El Espectador

La insoportab­le levedad de los felices

- JULIO CÉSAR LONDOÑO

QUÉ INSOPORTAB­LES SON LAS PERsonas felices. Deberían reservar su nirvana para el consumo doméstico, pero no, tienen que irradiar esa energía que los desborda, ese frenesí que los alborota y los hace evangelist­as del amor; son predicador­es que ya pasaron la puerta, expelen consejos que nadie les ha pedido, contraen nupcias (el verbo es diciente), tienen hijos, gatos y perros, hacen fiestas. Son, en suma, vectores de altísima perturbaci­ón social.

Las encuestas demuestran que las personas casadas son más felices, pero olvidan un detalle: ¿son felices porque están casados o se casaron porque eran felices?

Otra cosa insoportab­le de los felices es que tienen “razones” para todo. Como parten de la premisa de que el universo es perfecto, usted puede sentirse tentado a recordarle­s los tsunamis, los virus, los bebés deformes, las injusticia­s y otros asuntillos del universo. Sin mosquearse, los felices le dirán: “Todo ocurre por una razón”. No saben cuál es la razón pero tienen una fe conmovedor­a en su existencia y saben sin vuelta de hoja que todo conspira para la perfección del universo, incluidos los bebés con malformaci­ones.

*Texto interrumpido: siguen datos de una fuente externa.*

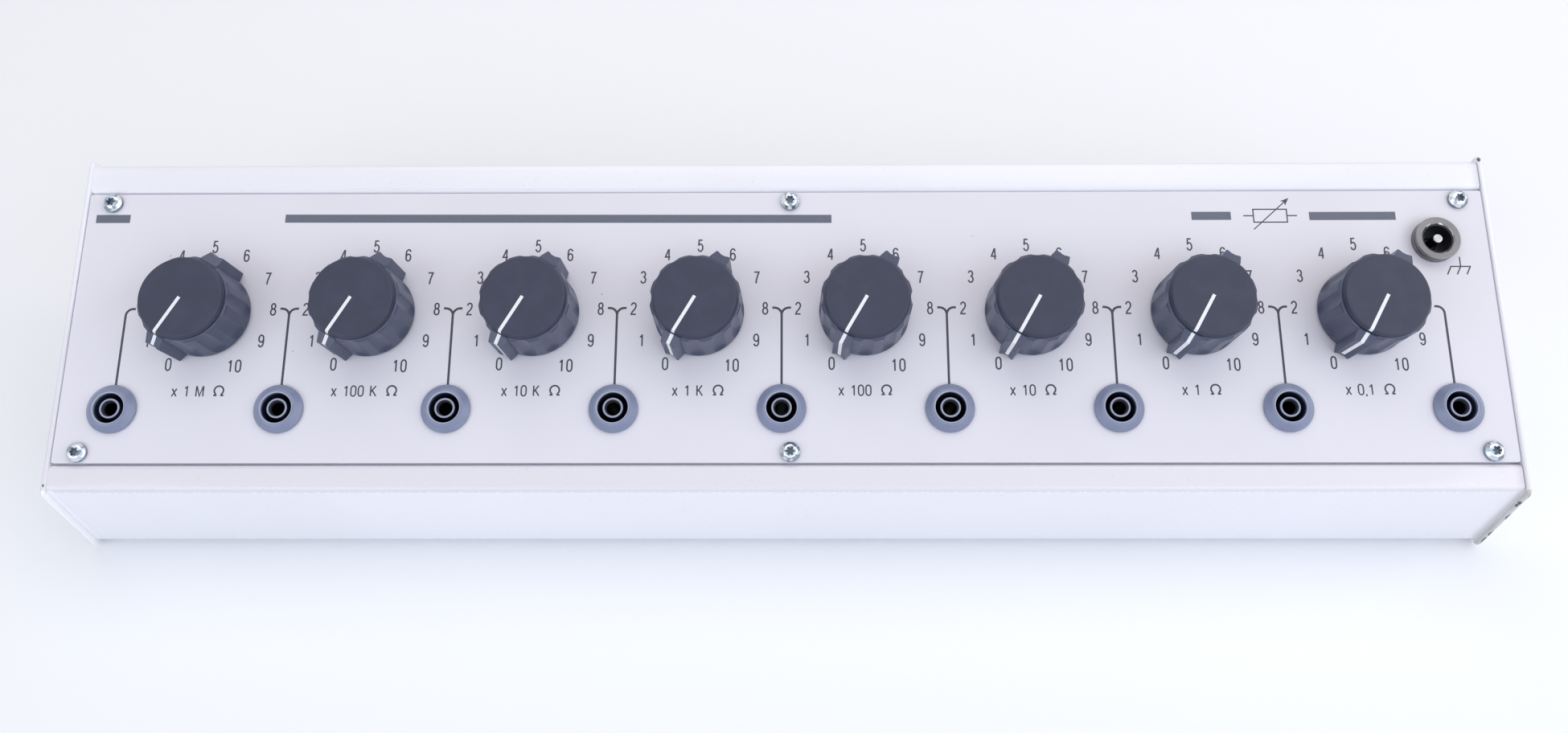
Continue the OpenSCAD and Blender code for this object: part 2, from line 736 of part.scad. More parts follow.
// One wire from each socket to the first tag of the switch on its right, and one to the
// common tag of the switch on its left
module link_wires() {
    color("firebrick") on_panel() for (i = [1:sockets]) {
        start = [(i - 1 - decades / 2) * pitch, socket_y, tail_end];
        bend = [start[0], start[1], wire_level];
        rod(start, bend);
        translate(bend) sphere(r = wire_bend_r, $fn = 32);
        if (i <= decades) wire_to(bend, tag_point(i, dial_zero, tag_back - solder_pad_h));
        if (i > 1) wire_to(bend, tag_point(i - 1, dial_zero + dial_step, tag_back));
    }
}

// Soldering point of a tag, at the given angle round the dial
function tag_point(i, angle, z) =
    [(i - (decades + 1) / 2) * pitch + solder_ring_r * cos(angle),
    dial_y + solder_ring_r * sin(angle), z];

module wire_to(from, to) {
    low = [to[0], to[1], wire_level];
    rod(from, low);
    rod(low, to);
    translate(low) sphere(r = wire_bend_r, $fn = 32);
}

// Round rod from p to q
module rod(p, q) {
    v = q - p;
    flat = norm([v[0], v[1]]);
    translate(p) rotate([0, atan2(flat, v[2]), atan2(v[1], v[0])])
        cylinder(r = wire_r, h = norm(v), $fn = 32);
}

case_wrap();
left_end_plate();
right_end_plate();
front_panel();
panel_screws();
mounting_nuts();
contacts();
earth_shell();
earth_insulator();
link_wires();
rubber_feet();
for (i = [1:sockets]) socket(i);
for (i = [1:decades]) switch_body(i);
for (i = [1:decades]) resistor_ring(i);
for (i = [1:decades]) switch_rotor(i);
for (i = [1:decades]) knob(i);
for (i = [1:decades]) knob_cap(i);
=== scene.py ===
"""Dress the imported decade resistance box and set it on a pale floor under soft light."""

import logging
import math
from dataclasses import dataclass, field
from enum import Enum
from typing import Any, Iterable, Sequence

import bmesh
import bpy
from mathutils import Euler, Matrix, Vector


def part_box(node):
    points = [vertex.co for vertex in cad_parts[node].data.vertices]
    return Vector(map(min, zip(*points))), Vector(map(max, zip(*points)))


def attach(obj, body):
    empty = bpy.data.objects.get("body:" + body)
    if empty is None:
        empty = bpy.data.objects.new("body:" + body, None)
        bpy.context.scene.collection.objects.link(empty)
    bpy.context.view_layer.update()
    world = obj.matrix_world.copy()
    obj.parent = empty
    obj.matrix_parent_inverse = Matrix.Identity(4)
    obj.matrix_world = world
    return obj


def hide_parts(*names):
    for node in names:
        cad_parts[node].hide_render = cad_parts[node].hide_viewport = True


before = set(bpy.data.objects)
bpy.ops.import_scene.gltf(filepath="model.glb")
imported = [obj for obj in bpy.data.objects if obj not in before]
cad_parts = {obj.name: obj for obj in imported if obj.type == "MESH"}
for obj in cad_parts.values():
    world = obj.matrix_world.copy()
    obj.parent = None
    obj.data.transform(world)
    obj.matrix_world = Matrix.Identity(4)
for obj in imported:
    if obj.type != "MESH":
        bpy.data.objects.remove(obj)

log = logging.getLogger("decade_box")

MM = 0.001
Pair = tuple[float, float]
Colour = tuple[float, float, float]
ORIGIN = Vector((0.0, 0.0, 0.0))
AXIS_X = Vector((1.0, 0.0, 0.0))
AXIS_Y = Vector((0.0, 1.0, 0.0))
AXIS_Z = Vector((0.0, 0.0, 1.0))


# Places on the panel


@dataclass(frozen=True)
class PanelPlane:
    """The panel's face: x along the row of dials, y up the slope, z off the face, in millimetres."""

    slope: float = 20.0
    length_up: float = 101.1
    fold_height: float = 34.0
    pitch: float = 48.5
    dials: int = 8
    socket_y: float = 23.7
    dial_y: float = 52.5
    scale_y: float = 54.0
    earth: Pair = (193.6, 74.3)
    screws_x: tuple[float, ...] = (-202.3, 2.5, 202.3)
    screws_y: Pair = (11.0, 87.5)

    def matrix(self) -> Matrix:
        """Transform from millimetres on the panel to metres in the row's frame.

        Returns:
            The transform.
        """
        depth = self.length_up * math.cos(math.radians(self.slope))
        origin = Vector((0.0, -depth / 2, self.fold_height)) * MM
        turn = Matrix.Rotation(math.radians(self.slope), 4, "X")
        return Matrix.Translation(origin) @ turn @ Matrix.Scale(MM, 4)

    def point(self, x: float, y: float, z: float = 0.0) -> Vector:
        """Place in metres of a point on the panel."""
        return self.matrix() @ Vector((x, y, z))

    def normal(self) -> Vector:
        """Direction straight off the panel."""
        return Matrix.Rotation(math.radians(self.slope), 3, "X") @ AXIS_Z

    def dial_x(self, number: int) -> float:
        """Middle of a dial, counted from 1 at the left."""
        return (number - (self.dials + 1) / 2) * self.pitch

    def socket_x(self, number: int) -> float:
        """Middle of a socket, counted from 1 at the left."""
        return (number - 1 - self.dials / 2) * self.pitch


PANEL = PanelPlane()


# Shader arithmetic


class Signal:
    """A socket's value in a node tree, with arithmetic that adds the Math nodes."""

    def __init__(self, tree: "Sheet", socket: Any) -> None:
        """Wrap an output socket of the tree."""
        self.tree = tree
        self.socket = socket

    def _sum(self, operation: str, *values: Any) -> "Signal":
        """Add one Math node over the given values."""
        return self.tree.add("ShaderNodeMath", {"operation": operation}, dict(enumerate(values)))

    def __add__(self, other: Any) -> "Signal":
        """Sum."""
        return self._sum("ADD", self, other)

    __radd__ = __add__

    def __mul__(self, other: Any) -> "Signal":
        """Product."""
        return self._sum("MULTIPLY", self, other)

    __rmul__ = __mul__

    def __sub__(self, other: Any) -> "Signal":
        """Difference."""
        return self._sum("SUBTRACT", self, other)

    def __rsub__(self, other: Any) -> "Signal":
        """Difference from a number."""
        return self._sum("SUBTRACT", other, self)

    def __truediv__(self, other: Any) -> "Signal":
        """Quotient."""
        return self._sum("DIVIDE", self, other)

    def __pow__(self, other: Any) -> "Signal":
        """Power."""
        return self._sum("POWER", self, other)

    def __mod__(self, other: Any) -> "Signal":
        """Remainder that stays positive."""
        return self._sum("FLOORED_MODULO", self, other)

    def size(self) -> "Signal":
        """Absolute value."""
        return self._sum("ABSOLUTE", self)

    def above(self, low: float, high: float) -> "Signal":
        """Smooth step from 0 at low to 1 at high."""
        return self.tree.add("ShaderNodeMapRange", {"interpolation_type": "SMOOTHSTEP"},
                             {"Value": self, "From Min": low, "From Max": high})

    def greatest(self, other: Any) -> "Signal":
        """The larger of two values."""
        return self._sum("MAXIMUM", self, other)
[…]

Existen muchas fórmulas de la felicidad, pero la más curiosa es la de los griegos: sin un buen morir, no hay vida plena. Tenían razón. ¿De qué vale tenerlo todo en la vida si vamos a padecer una agonía larga? Álvaro Mutis lo resumió con palabras insuperabl­es: “Que la muerte te acoja con tus sueños intactos”.

La fórmula de Carl Jung tiene un elemento original. La felicidad es la suma de cuatro riquezas: bienestar, sensibilid­ad estética, relaciones armónicas y una cosmología filosófica o religiosa que permita lidiar con las grandes tragedias de la vida (con las expectorac­iones del universo, digamos).

Voltaire pensaba que la felicidad era una zorra; un desarreglo del sistema nervioso, por fortuna pasajero. Puesto a escoger, prefería la sabiduría sobre la felicidad. “Quién quiere ser un bobo contento”, se preguntaba echado sobre el regazo de una señora inteligent­e y muy bien casada.

Un poco antes, Erasmo de Rotterdam había demostrado que la sabiduría era una necedad, un bostezo largo, y que la estupidez era requisito indispensa­ble de la felicidad.

La Rochefouca­uld sabía que no es suficiente ser feliz: es necesario que nuestros vecinos sean infelices. En caso contrario, nuestra dicha será precaria y estará nublada siempre por la puta sombra de la envidia.

En lo que sí coinciden los psicólogos cuánticos, los teósofos y los masones es que el amor es la esencia de la vida, una suerte de aleph, el punto que contiene todos los puntos, el centro de los radios del universo, el norte óptico donde convergen los ojos de Magdalena y Jesús, o de Petro y Fajardo, si me permiten el salto.

Notas

Hace 50 años los Estados centraban las políticas públicas en la búsquedad del bienestar de sus habitantes. Cada vez más demagogos, ahora prefieren crear ministerio­s de la felicidad, esa cosa indefinibl­e (y quizá indeseable). Los neoliberal­es dicen: rebúsquese como pueda y nosotros mediremos la relación entre sus expectativ­as y su miserable realidad, es decir, su coeficient­e de felicidad subjetiva.

Las estadístic­as deberían medir también el bienestar de los animales. No merece llamarse humana una especie que vive de espaldas al dolor de esas criaturas.

La prueba de que la humanidad es desdichada, o al menos muy aburrida, es el auge del sector del entretenim­iento.

“El desprecio por la palabra rutina evidencia nuestra torpeza en el arte de vivir” (Nicolás Gómez Dávila).

Los románticos saben que el oro no puede comprar nada.

Los bárbaros ya lo compraron todo.

Esteban Cruz recoge y ahonda en las investigac­iones judiciales y periodísti­cas sobre el Monstruo de los Andes, el Sádico de El Charquito, el Monstruo de los Cañaduzale­s, Luis Alfredo Garavito y el Doctor Mata. El texto también menciona a otros monstruos notables: el Hombre Fiera, el Monstruo de los Mangones, Johnny el Leproso, el Monstruo de Tenerife y Javier Velasco, el violador y asesino de Rosa Elvira Cely.

Pero los violadores y feminicida­s no son monstruos, no presentan anomalías o desviacion­es notables respecto a su especie, son meros hombres que, como insistía el sheriff Marshall, se levantan un día y deciden matar. Y lo hacen no porque sean anormales, sino por todo lo contrario: porque la normalidad en la que vivimos los avala, los excusa y los perdona.